Speeding can ruin lives – the faster a vehicle travels, the greater the force of impact in a crash, and the more severe the injuries or even death that can occur.
How many points do you get on your licence for speeding?
The minimum penalty for speeding is a £100 fine and three penalty points added to your licence.
The Government website states that you could be disqualified from driving if you build up 12 or more penalty points within a period of three years.
You can also check your driving licence record online to see if you have points on your licence.
What happens if a speed camera flashes you?
If you're caught by a speed camera, then usually within a few weeks of your car being caught speeding you'll be sent a:
Notice of Intended Prosecution (NIP)
Section 172 notice
You must return the Section 172 notice within 28 days, telling the police who was driving the car.
You may have to go to court if you ignore the notice, the Government website advises.
After you've sent the Section 172 notice back, you'll be sent either a:
Fixed Penalty Notice (FPN)
letter telling you to go to court
If you're still within two years of passing your driving test, your driving licence will be revoked (taken away) if you build up six or more penalty points.
How long do points stay on your driving licence?
The RAC notes that penalty points will remain on your driving licence for three years.
'They will also remain on your driving record from 4 to 11 years, depending on the severity of the conviction,' they say.
'You can be disqualified from driving if you acquire 12 or more penalty points within three years.'
Your driving licence will also have a code on it for four years.

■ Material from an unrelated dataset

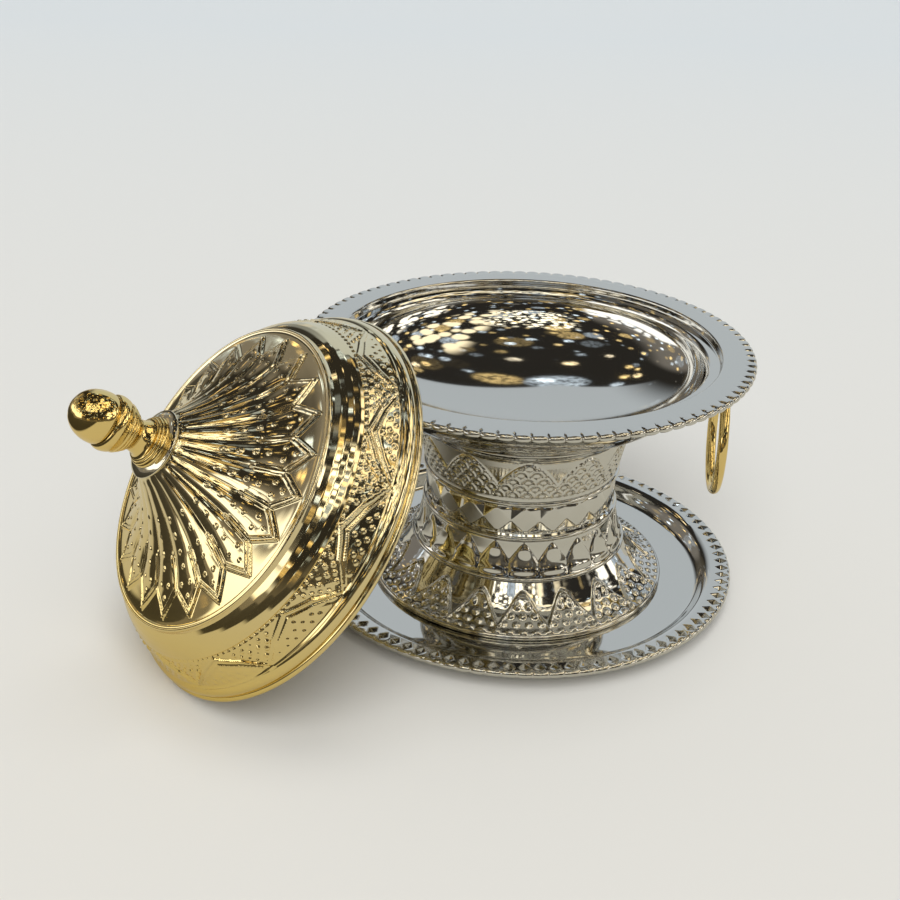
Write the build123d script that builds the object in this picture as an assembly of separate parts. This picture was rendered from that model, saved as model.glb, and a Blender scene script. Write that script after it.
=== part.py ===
from build123d import *
import math
import os

# A lidded date bowl on a pedestal, bolted to its tray, in millimetres.
# The origin is on the bowl's axis at table level. The lid stands beside the bowl, leaning on its flange.

# Sheet metal and fits
sheet = 0.8
seat_gap = 0.15
bore_clearance = 0.1

# Tray
tray_radius = 126.9
tray_rim_height = 13.0
tray_floor_height = 4.6
tray_floor_radius = 109.0
tray_rim_width = 12.4
stand_ring_radius = 76.0
stand_ring_width = 5.0
boss_radius = 15.0
boss_height = 9.6

# Pedestal, with heights above the tray's floor
foot_radius = 86.4
hem_height = 2.4
foot_bead_height = 23.6
foot_bead_radius = 62.6
waist_bead_height = 46.6
waist_bead_radius = 57.0
waist_radius = 54.9
neck_bead_height = 68.2
neck_bead_radius = 57.0
seat_radius = 64.3
pedestal_height = 102.2
bead_pitch = 3.0
bead_bulge = 1.1
foot_hollow = 4.6
column_hollow = 1.5
waist_facets = 22
facet_turn = 4.4

# Bowl, whose ledge and flange lie outside its round body
bowl_radius = 98.5
bowl_depth = 43.0
bowl_floor_radius = 18.0
ledge_width = 7.9
recess_depth = 4.5
flange_width = 18.6
edge_roll = 1.5
recess_radius = bowl_radius + ledge_width
flange_radius = recess_radius + flange_width

# Pressed notches of both rims
rim_notches = 96
notch_width = 3.0
notch_depth = 0.5
notch_length = 4.4

# Tie stud with its washers and nut
stud_radius = 3.0
stud_flange_radius = 13.0
stud_flange_thickness = 2.0
washer_radius = 9.0
washer_thickness = 1.4
spring_washer_radius = 5.6
spring_washer_thickness = 1.2
nut_across_flats = 10.0
nut_height = 4.0
stud_end = 1.0

# Ring handles and their lugs
handle_azimuth = -2.6
handle_inset = 15.4
handle_ring_radius = 30.5
handle_wire_radius = 2.8
eye_clearance = 0.45
eye_neck = 13.3
lug_wall = 2.4
lug_thickness = 4.0
lug_base_length = 14.0
lug_base_thickness = 1.0
lug_base_inner_inset = 17.4
lug_base_outer_inset = 5.0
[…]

Each endorsement has a special code and is given 'penalty points' on a scale from one to 11. (You get more points for more serious offences).
Recommended reading:
You if you are caught speeding then you may be given the option of attending a speed awareness course if:
the police decide it's appropriate for your offence
you have not been on a speed awareness course in the past three years
Speeding is dangerous for many reasons, and you could be endangering your own life as well as the lives of others.
Stay focused on your own driving and the road ahead – remembering to adjust your speed in different weather conditions.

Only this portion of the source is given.